The Wrath of Khan sucked. Yes. It did.

Star Trek: The Wrath of KhanThis week, Star Trek II: The Wrath of Khan turned 30 years old (Oh!  My back!), which is naturally resulting in people all over talking about how this movie was the greatest of the Star Trek franchise, bar none.


I say: Horta-marbles.


So, I’ve waited thirty years; now, I’m going to tell you why The Wrath of Khan was a lousy movie, a lousy Star Trek movie and a lousy science fiction movie.


We know that Wrath was developed from the original series episode Space Seed, in which Khan and his followers, products of the Eugenics Wars, were discovered in a sleeper ship hundreds of years after they (take note) lost their war.  These so-called physical and intellectual supermen tried to take over the Enterprise, but (again) lost, and were banished by Captain Kirk to a small uninhabited planet “to rule.”

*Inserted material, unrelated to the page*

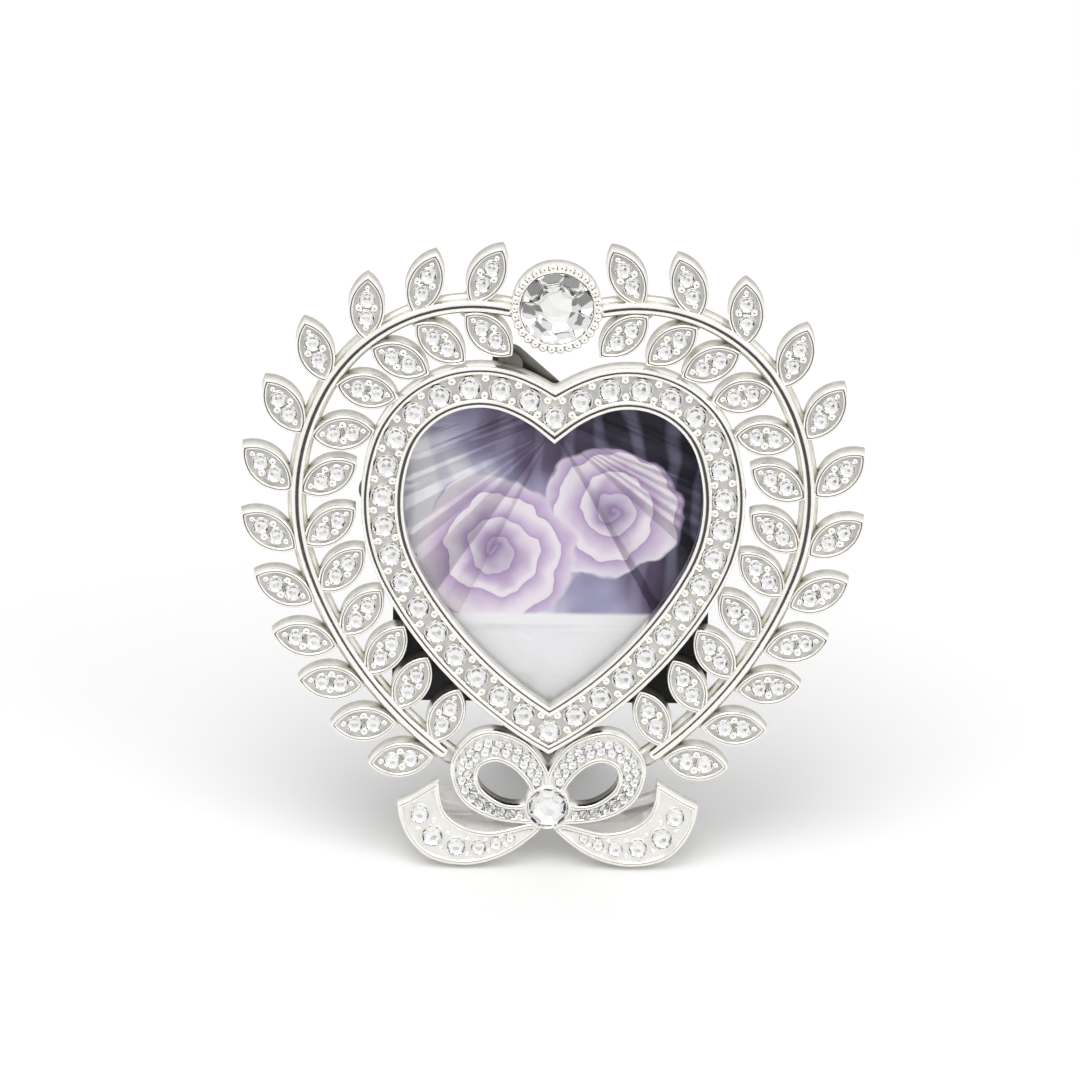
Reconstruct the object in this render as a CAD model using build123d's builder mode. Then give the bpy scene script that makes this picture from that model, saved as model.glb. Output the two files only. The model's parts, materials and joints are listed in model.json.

Which should tell you right off that these guys weren’t the great s#!+s they thought they were.


Fast-forward about 25 years, to a movie that depicts an Enterprise being used as a training vessel (yeah… for the most celebrated ship in the fleet, that makes sense), and a survey vessel from that same Federation that is apparently not smart enough to notice that the solar system they’ve entered, which has been mapped by Federation ships before (including the Enterprise) is missing a planet.  In fact, another planet has supposedly been moved out of its original orbit (something else the crew of the Reliant should have noticed), but instead of changing the temperature severely, the planet gets stoopid dust storms.  Naturally, they find the surviving members of Khan’s group, but can’t say the words “Beam us out!” fast enough to avoid being captured.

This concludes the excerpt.